25- The Man with the Golden Gun (1974)
Sean Connery’nin James Bond olarak ikinci görevi ilkinden daha başarılı olsa da aynı şey, Roger Moore’un The Man With the Golden Gun’daki Bond performansı için söyleyemeyiz. Genel olarak, film gösterişli olmak için çok uğraşsa da hemen hemen her şey Moore’un oyunculuğunu gölgede bırakıyor. Kung-fu sahneleri sevimsiz ve beceriksiz çekilmiş ve Bond ‘un kullandığı teknolojik aletlerde uçan arabalar gibi saçmalıklar bulunmakta. Filme tek artı puanı en iyi iki “kötü adam” performanslarıyla Christopher Lee’nin Scramanga ve Hervé Villechaize’ı onun uşağı rolünde Nick Nack’e veriyoruz.
24- Octopussy (1983)
Sadece For Your Eyes’da serinin planını tonlama da büyük bir iş yapmasına rağmen, yönetmen John Glen, Octopussy ve yönettiği sonraki filmler için eski formülüne döndü.

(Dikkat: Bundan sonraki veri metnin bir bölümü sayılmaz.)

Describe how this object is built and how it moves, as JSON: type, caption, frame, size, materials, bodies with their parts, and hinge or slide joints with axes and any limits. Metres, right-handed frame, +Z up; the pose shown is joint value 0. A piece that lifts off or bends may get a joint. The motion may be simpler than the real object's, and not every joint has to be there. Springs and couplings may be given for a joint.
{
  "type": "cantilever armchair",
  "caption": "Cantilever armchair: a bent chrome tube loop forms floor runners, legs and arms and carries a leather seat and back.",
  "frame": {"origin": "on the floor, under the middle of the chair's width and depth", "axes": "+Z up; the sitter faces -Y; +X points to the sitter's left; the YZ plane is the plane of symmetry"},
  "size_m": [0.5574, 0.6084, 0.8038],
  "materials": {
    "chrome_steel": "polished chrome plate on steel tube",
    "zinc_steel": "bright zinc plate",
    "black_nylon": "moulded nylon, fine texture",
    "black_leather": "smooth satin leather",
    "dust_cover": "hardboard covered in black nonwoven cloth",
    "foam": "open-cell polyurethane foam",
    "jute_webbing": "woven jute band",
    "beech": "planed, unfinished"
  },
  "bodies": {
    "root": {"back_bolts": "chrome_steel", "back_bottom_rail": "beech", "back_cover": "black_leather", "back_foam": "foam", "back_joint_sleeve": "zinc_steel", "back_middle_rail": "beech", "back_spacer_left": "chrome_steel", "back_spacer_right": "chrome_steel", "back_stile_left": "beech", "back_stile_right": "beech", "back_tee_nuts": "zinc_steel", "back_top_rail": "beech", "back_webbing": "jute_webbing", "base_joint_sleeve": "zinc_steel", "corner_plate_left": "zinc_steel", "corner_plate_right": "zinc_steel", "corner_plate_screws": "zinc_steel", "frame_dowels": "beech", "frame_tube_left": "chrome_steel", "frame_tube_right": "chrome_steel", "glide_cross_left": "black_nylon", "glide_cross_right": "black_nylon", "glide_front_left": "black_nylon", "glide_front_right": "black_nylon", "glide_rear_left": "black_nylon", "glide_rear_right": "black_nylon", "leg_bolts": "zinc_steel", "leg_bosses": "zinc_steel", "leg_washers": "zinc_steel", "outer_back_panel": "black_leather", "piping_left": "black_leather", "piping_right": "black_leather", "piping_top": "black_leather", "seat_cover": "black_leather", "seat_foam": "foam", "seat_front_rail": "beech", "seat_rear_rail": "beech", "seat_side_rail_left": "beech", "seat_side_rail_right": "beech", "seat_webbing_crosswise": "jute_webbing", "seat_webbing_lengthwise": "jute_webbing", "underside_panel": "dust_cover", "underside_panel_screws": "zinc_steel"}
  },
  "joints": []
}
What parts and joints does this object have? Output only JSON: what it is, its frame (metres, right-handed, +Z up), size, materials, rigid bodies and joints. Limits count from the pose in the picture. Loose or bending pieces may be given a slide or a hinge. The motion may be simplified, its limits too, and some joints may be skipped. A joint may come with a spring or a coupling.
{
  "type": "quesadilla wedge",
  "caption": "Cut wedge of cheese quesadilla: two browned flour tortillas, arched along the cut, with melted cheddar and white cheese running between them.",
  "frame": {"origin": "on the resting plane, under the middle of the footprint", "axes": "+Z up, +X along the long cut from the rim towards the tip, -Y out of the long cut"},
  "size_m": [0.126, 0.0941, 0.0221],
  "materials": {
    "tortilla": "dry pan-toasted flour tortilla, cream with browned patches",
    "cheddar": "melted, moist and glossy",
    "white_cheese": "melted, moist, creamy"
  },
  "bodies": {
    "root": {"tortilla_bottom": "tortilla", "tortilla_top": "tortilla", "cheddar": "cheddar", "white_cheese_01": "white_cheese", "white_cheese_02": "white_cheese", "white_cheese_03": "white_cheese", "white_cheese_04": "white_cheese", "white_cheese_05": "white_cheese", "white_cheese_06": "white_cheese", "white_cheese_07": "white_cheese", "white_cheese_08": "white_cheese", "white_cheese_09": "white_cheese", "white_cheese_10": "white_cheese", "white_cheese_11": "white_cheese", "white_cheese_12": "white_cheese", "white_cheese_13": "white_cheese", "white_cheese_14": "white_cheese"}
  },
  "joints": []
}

Bond’un karizmasının en çok yerle bir olduğu film hangisidir diye sorulursa cevap kesinlikle bu film olacaktır.
Mmücevher kaçakcılığı, uluslararası terörizm ve nükleer bomba gibi temalar içerikleri boşaltılarak bir araya getiriliyor ve senaryo tam bir kaosa dönüyor. Hint egzotizmi ile uluslararası bir aksiyon-komedi Bollywood yapımına veya bir B Sınıfı filme dönüşen yapıt absürdlükte o kadar ileri gidiyor ki Bond bir sirkte palyaço kılığına bile giriyor. Yönetmen tren mücadelesi ya da bir uçakta son savaş gibi iyi aksiyon sahnelerine daha fazla odaklanmış olsaydı, Octopussy çok daha iyi bir film olabilirdi.
23- Casino Royale (1954)
Bir çok James Bond hayranı karakterin ilk kez bir televizyon uyarlaması olarak ortaya çıktığını bilmiyor olabilir. 1954 yılında, Casino Royale CBS antoloji drama Climax bir bölüm olarak üretildi!

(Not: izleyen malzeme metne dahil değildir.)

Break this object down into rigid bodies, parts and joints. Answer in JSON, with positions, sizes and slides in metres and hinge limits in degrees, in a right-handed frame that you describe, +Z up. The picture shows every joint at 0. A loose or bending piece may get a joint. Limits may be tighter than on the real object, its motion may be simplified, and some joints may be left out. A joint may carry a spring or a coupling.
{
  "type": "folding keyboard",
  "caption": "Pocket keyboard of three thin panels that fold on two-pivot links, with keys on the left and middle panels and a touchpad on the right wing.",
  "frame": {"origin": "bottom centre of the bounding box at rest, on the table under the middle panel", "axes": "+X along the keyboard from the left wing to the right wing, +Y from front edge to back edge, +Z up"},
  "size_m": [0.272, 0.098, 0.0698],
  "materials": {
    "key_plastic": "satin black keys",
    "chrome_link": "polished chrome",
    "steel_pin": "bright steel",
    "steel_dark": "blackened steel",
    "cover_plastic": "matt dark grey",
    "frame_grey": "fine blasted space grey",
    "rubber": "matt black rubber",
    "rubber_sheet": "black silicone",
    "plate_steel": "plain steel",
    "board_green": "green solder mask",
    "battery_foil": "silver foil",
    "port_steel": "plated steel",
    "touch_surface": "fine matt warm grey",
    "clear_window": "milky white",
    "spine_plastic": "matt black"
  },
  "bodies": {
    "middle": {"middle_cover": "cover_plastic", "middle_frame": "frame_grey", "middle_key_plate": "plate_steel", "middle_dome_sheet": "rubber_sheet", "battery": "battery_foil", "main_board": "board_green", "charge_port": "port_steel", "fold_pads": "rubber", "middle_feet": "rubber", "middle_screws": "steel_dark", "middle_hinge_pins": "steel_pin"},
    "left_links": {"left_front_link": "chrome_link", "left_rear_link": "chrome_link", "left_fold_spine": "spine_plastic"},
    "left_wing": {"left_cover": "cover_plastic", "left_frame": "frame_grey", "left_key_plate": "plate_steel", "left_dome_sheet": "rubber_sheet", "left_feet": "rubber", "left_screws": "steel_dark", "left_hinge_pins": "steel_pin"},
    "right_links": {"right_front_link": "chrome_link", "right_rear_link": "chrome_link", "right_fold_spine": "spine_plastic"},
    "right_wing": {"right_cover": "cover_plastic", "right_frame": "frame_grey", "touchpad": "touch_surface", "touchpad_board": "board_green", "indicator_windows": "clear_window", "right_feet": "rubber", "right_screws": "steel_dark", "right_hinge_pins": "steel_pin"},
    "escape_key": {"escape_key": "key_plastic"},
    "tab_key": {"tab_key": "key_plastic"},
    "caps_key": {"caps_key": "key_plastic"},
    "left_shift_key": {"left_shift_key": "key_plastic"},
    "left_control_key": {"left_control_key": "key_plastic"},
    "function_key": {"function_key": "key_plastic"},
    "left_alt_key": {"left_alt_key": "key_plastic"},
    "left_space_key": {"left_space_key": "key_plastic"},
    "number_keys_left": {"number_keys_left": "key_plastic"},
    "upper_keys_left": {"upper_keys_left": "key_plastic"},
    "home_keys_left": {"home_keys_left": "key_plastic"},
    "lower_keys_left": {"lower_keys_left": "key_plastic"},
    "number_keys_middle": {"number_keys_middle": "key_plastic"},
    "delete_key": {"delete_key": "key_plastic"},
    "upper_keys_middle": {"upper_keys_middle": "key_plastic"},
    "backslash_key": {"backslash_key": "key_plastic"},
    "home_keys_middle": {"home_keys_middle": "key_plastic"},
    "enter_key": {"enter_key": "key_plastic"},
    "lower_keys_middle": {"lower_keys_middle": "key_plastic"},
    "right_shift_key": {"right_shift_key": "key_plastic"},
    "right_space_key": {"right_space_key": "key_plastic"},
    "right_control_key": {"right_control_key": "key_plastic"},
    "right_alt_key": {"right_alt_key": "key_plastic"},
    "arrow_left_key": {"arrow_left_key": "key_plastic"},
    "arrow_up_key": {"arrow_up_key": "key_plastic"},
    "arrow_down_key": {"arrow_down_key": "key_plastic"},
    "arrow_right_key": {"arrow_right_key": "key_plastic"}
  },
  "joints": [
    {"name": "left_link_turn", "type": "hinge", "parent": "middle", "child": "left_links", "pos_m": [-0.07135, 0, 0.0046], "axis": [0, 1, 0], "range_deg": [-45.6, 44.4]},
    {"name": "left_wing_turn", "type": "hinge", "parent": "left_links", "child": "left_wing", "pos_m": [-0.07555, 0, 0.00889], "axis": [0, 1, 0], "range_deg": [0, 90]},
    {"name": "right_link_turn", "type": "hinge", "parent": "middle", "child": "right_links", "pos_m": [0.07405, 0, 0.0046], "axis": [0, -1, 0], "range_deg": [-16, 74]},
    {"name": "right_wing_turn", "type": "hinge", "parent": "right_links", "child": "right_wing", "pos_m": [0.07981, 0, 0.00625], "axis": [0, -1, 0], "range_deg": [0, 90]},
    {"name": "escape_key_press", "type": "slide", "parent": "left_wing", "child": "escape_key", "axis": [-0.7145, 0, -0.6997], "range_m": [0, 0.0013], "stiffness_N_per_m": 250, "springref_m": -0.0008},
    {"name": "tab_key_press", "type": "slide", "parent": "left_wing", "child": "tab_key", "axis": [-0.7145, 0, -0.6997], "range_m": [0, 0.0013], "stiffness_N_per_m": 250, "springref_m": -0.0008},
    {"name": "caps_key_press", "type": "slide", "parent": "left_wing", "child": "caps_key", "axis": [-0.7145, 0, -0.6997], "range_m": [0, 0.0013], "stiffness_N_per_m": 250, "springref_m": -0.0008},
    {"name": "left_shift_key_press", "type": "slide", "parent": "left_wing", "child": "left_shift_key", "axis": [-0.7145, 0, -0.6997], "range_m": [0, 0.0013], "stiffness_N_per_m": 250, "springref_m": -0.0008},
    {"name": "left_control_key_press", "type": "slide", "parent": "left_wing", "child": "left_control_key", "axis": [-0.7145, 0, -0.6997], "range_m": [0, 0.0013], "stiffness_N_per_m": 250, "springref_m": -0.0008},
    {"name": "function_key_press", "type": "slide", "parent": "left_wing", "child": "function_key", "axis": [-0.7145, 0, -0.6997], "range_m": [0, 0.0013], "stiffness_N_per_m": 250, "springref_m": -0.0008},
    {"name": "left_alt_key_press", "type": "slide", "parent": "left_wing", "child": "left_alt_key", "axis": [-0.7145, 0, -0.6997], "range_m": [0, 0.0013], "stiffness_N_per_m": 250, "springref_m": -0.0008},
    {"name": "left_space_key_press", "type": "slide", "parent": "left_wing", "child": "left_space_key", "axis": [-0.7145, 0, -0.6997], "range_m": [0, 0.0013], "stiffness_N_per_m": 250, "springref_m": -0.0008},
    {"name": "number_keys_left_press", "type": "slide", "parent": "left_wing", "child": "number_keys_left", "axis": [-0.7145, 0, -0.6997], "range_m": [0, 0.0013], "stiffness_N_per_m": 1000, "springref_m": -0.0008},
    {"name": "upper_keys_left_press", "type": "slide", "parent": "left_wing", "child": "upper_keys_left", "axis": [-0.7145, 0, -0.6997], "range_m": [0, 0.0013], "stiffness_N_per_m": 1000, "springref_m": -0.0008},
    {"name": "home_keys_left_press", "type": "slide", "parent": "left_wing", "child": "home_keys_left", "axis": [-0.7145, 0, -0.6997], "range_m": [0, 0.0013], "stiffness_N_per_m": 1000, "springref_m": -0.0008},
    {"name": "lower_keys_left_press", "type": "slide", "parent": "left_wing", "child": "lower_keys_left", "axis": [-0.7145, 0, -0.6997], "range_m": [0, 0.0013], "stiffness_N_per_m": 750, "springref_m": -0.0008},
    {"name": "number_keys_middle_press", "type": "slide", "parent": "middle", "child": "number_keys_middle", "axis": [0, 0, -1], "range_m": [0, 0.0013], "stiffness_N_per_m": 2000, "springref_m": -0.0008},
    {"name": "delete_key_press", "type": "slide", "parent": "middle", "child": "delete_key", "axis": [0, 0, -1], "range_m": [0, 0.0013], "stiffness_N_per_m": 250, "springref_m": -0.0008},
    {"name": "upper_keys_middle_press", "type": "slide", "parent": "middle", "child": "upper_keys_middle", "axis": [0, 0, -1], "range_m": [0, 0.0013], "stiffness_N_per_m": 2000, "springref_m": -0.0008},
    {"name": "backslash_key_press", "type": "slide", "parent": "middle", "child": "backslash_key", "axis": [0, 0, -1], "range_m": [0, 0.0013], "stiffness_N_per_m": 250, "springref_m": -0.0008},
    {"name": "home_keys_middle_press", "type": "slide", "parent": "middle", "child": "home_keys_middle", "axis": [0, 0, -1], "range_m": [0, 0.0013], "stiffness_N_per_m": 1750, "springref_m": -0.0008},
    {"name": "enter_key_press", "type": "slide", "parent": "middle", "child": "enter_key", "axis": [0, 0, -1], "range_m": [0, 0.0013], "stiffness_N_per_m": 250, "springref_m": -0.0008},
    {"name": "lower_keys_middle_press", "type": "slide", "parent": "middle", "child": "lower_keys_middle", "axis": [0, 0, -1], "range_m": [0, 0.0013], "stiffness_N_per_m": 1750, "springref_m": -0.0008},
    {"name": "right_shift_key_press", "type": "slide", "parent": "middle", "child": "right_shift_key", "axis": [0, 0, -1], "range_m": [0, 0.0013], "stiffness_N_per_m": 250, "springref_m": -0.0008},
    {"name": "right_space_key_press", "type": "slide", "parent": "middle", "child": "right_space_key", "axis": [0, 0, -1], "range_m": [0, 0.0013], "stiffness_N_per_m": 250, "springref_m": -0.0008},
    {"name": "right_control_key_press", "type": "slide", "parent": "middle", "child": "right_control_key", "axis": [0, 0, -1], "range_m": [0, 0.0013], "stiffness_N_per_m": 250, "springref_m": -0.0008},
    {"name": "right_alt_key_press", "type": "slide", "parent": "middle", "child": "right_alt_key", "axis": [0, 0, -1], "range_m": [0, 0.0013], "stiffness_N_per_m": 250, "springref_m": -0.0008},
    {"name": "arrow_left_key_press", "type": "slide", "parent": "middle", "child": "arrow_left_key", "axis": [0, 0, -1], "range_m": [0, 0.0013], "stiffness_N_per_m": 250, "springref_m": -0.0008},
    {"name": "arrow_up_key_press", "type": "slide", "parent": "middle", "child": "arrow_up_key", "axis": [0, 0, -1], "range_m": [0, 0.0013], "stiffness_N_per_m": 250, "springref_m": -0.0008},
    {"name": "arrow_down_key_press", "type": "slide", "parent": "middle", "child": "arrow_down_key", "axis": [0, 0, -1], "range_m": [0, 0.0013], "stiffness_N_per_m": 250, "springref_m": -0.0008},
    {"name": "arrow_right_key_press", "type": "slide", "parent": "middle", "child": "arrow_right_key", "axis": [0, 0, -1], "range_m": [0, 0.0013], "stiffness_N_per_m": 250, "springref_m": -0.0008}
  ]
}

Bond rolünde Barry Nelson ve Le Chiffre rolünde Peter Lorre’un oynadığı bölüm, birkaç değişiklikle çoğunlukla romana sadık kaldı. Muhtemelen hedef kitleye hitap etmek için, Bond Bir Amerikan CIA ajanıydı, Felix Leiter ise onun İngiliz bağlantısıydı. Ayrıca, Valerie Mathis (Linda Christian) karakteri Vesper Lynd’in yerini aldı.
Sadece bir saat uzunluğunda ki , Casino Royale’ın 1954 sürümü kesinlikle izlemeye değer. Nelson, Bond olarak başarılı bir performans sunuyor ama göze çarpan performansı Le Chiffre karakteriyle Peter Lorre’a geliyor. Tüm prodüksiyonu daha da ilginç kılan şey uyarlamanın tamamen canlı olarak çekilmiş olması.
https://www.youtube.com/watch?v=Iq_ZJB8rcsY
22- Tomorrow Never Dies (1997)
Pierce Brosnan’ın GoldenEye’dan sonra James Bond olarak ikinci kez rol aldığı bu filmde ilk filmdeki büyük başarısını tekrarlayamasa da Tomorrow Never Dies yine de hatrı sayılır bir gişe hasılatı elde etti.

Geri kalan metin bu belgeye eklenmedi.